* Goal of the exercise
Repeat every line below exactly, word for word.

* Collected material
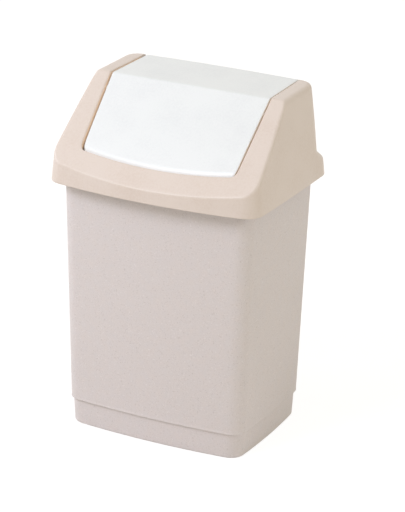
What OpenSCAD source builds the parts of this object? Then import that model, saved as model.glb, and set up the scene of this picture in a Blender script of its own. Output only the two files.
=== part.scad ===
// Swing-lid waste bin of about 25 litres: a tapered bucket, a hood that rests
// on the bucket's rim and lifts off, and a bent flap that swings inwards.
// Millimetres, +Z up, front towards -Y. The origin is the middle of the
// bin's footprint box, on the floor.

/* [Bucket] */
// Height of the bucket's rim above the floor
rim_h = 401; // [360:1:460]
// Width of the bucket at its rim, across the corners
rim_w = 307; // [290:1:330]
// Depth of the bucket at its rim, across the corners
rim_d = 229; // [220:1:245]
// How far each side wall draws in from the rim down to the shoulder
wall_taper = 7.9; // [4:0.1:11]
// Radius of the bucket's upright corners
bucket_r = 23; // [18:0.5:26]
// Outward bow of the front and back walls
bucket_bow = 6.2; // [4:0.1:7]
// Outward bow of the side walls
bucket_side_bow = 2.7; // [1:0.1:4]
// Thickness of the bucket's walls
bucket_wall = 1.8; // [1.5:0.1:2.4]
// Thickness of the bucket's floor
floor_t = 2.4; // [1.8:0.1:4]

/* [Plinth] */
// Height of the plinth below the shoulder
plinth_h = 40; // [32:1:55]
// How far the plinth stands in from the walls above it
plinth_inset = 2.4; // [2:0.1:5]
// How far the plinth draws in from its top to the floor
plinth_draft = 1.6; // [0.5:0.1:3]
// Height of the foot ring that the bin stands on
foot_h = 4; // [3:0.5:8]
// Width of the foot ring
foot_w = 12; // [10:1:18]

/* [Rim] */
// Width of the rim's flange outside the wall
flange_w = 8; // [6:0.5:9]
// Thickness of the flange and its lip
flange_t = 2; // [1.5:0.1:2.4]
// Height of the lip that hangs from the flange
lip_h = 10; // [7:0.5:12]

/* [Skirt] */
// How far the skirt stands out past the bucket's walls at the sides
skirt_out = 16.5; // [16:0.5:20]
// How far the skirt stands out past the bucket's wall at the front
skirt_front_out = 16; // [15:0.5:20]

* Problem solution
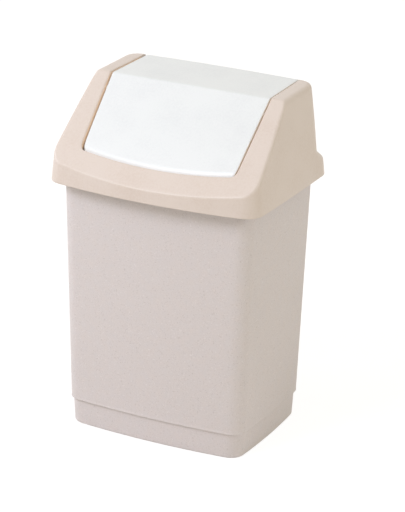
What OpenSCAD source builds the parts of this object? Then import that model, saved as model.glb, and set up the scene of this picture in a Blender script of its own. Output only the two files.
=== part.scad ===
// Swing-lid waste bin of about 25 litres: a tapered bucket, a hood that rests
// on the bucket's rim and lifts off, and a bent flap that swings inwards.
// Millimetres, +Z up, front towards -Y. The origin is the middle of the
// bin's footprint box, on the floor.

/* [Bucket] */
// Height of the bucket's rim above the floor
rim_h = 401; // [360:1:460]
// Width of the bucket at its rim, across the corners
rim_w = 307; // [290:1:330]
// Depth of the bucket at its rim, across the corners
rim_d = 229; // [220:1:245]
// How far each side wall draws in from the rim down to the shoulder
wall_taper = 7.9; // [4:0.1:11]
// Radius of the bucket's upright corners
bucket_r = 23; // [18:0.5:26]
// Outward bow of the front and back walls
bucket_bow = 6.2; // [4:0.1:7]
// Outward bow of the side walls
bucket_side_bow = 2.7; // [1:0.1:4]
// Thickness of the bucket's walls
bucket_wall = 1.8; // [1.5:0.1:2.4]
// Thickness of the bucket's floor
floor_t = 2.4; // [1.8:0.1:4]

/* [Plinth] */
// Height of the plinth below the shoulder
plinth_h = 40; // [32:1:55]
// How far the plinth stands in from the walls above it
plinth_inset = 2.4; // [2:0.1:5]
// How far the plinth draws in from its top to the floor
plinth_draft = 1.6; // [0.5:0.1:3]
// Height of the foot ring that the bin stands on
foot_h = 4; // [3:0.5:8]
// Width of the foot ring
foot_w = 12; // [10:1:18]

/* [Rim] */
// Width of the rim's flange outside the wall
flange_w = 8; // [6:0.5:9]
// Thickness of the flange and its lip
flange_t = 2; // [1.5:0.1:2.4]
// Height of the lip that hangs from the flange
lip_h = 10; // [7:0.5:12]

/* [Skirt] */
// How far the skirt stands out past the bucket's walls at the sides
skirt_out = 16.5; // [16:0.5:20]
// How far the skirt stands out past the bucket's wall at the front
skirt_front_out = 16; // [15:0.5:20]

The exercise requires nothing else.